Fortunately, many savvy organizational leaders are determined to have women play more vital roles in their success and are committed to making meaningful efforts to hire and promote women, even in industries that have traditionally been male dominated. Whether your organization is just beginning to address gender inequalities or already has an inclusive culture, it is imperative to ensure a concerted effort. In short, this means that men and women alike need to open doors, offer opportunities and take chances on female candidates and employees. All employees, regardless of gender, need to be listened to, encouraged, supported and provided candid feedback. Although the #MeToo movement has serious implications for employers, it should not be a reason to keep women and men apart by excluding women from industry events or other places that could impact their ability to achieve business results. Companies that prioritize creating a culture of equality experience a plethora of benefits, including new ideas, more engaged employees and a stronger bottom-line.

If you are concerned about the short- and long-term implications of not attracting, hiring, promoting and engaging women at your organization, here are a few additional recommendations. Start by making this issue a priority and working to identify areas where bias may exist in your business practices.
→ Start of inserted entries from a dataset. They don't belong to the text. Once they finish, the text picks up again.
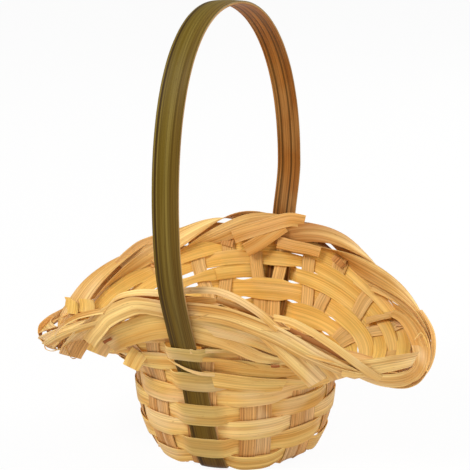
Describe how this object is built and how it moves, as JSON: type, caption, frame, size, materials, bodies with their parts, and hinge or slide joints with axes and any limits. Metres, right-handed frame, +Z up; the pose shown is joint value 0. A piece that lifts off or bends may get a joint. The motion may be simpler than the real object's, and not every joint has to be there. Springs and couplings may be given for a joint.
{
  "type": "flower basket",
  "caption": "Small woven bamboo-chip flower basket: a round pot under a wide drooping oval brim with a wrapped border, and one tall bent hoop handle.",
  "frame": {"origin": "middle of the underside, on the flat of the lowest base splint", "axes": "+Z up through the pot and the handle's arch, +X along the brim's long way to the wing that droops lower, handle in the YZ plane with its front leg towards -Y"},
  "size_m": [0.191, 0.1468, 0.2153],
  "materials": {
    "bamboo_chip": "satin",
    "bamboo_stake": "matte",
    "bamboo_skin": "satin"
  },
  "bodies": {
    "root": {"splint_front_to_back_left": "bamboo_stake", "splint_front_to_back_middle": "bamboo_stake", "splint_front_to_back_right": "bamboo_stake", "splint_side_to_side_front": "bamboo_stake", "splint_side_to_side_middle": "bamboo_stake", "splint_side_to_side_back": "bamboo_stake", "weaver_01": "bamboo_chip", "weaver_02": "bamboo_chip", "weaver_03": "bamboo_chip", "weaver_04": "bamboo_chip", "weaver_05": "bamboo_chip", "weaver_06": "bamboo_chip", "weaver_07": "bamboo_chip", "weaver_08": "bamboo_chip", "weaver_09": "bamboo_chip", "weaver_10": "bamboo_chip", "border_strand_1": "bamboo_chip", "border_strand_2": "bamboo_chip", "border_strand_3": "bamboo_chip", "handle_hoop": "bamboo_skin"}
  },
  "joints": []
}
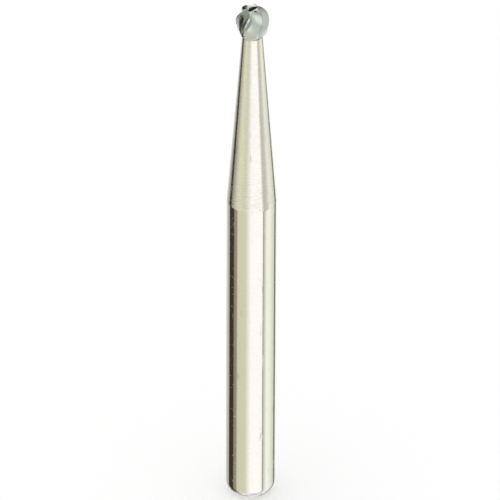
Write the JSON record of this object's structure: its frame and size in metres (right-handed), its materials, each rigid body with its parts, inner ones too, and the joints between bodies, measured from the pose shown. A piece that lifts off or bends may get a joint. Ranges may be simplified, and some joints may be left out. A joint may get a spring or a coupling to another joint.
{
  "type": "carbide burr",
  "caption": "Round carbide burr: a fluted ball with a right-hand helix and a cutting tip, brazed to a slim neck that widens down a long taper to a straight friction-grip shank.",
  "frame": {"origin": "centre of the shank's flat end, the lowest point of the burr as it stands tip up", "axes": "+Z along the burr's axis, from the shank's end to the cutting tip; +Y points away from the picture's camera and +X to its right"},
  "size_m": [0.0016, 0.0016, 0.019],
  "materials": {
    "shank_steel": "ground and polished stainless steel",
    "silver_braze": "bare silver solder, a little dull",
    "ground_carbide": "wheel-ground tungsten carbide"
  },
  "bodies": {
    "root": {"steel_shank": "shank_steel", "braze_joint": "silver_braze", "carbide_head": "ground_carbide"}
  },
  "joints": []
}
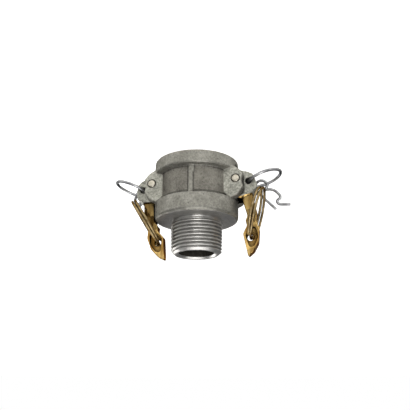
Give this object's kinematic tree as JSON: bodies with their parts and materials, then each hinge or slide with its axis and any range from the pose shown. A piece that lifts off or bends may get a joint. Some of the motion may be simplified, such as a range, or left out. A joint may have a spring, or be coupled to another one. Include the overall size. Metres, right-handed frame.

Take a closer look at your policies to determine if you are truly flexible or if there are ways to be more family-friendly (e.g., telecommuting, part-time schedules). Next, it is important to hold managers accountable for establishing and maintaining a level playing field for all employees. Finally, be sure to track progress, adjust as necessary and celebrate achievements along the way. Over time, your efforts to hire and retain the most qualified candidates, regardless of gender, will become ingrained in your culture. Ultimately, your organization will reap well-deserved rewards.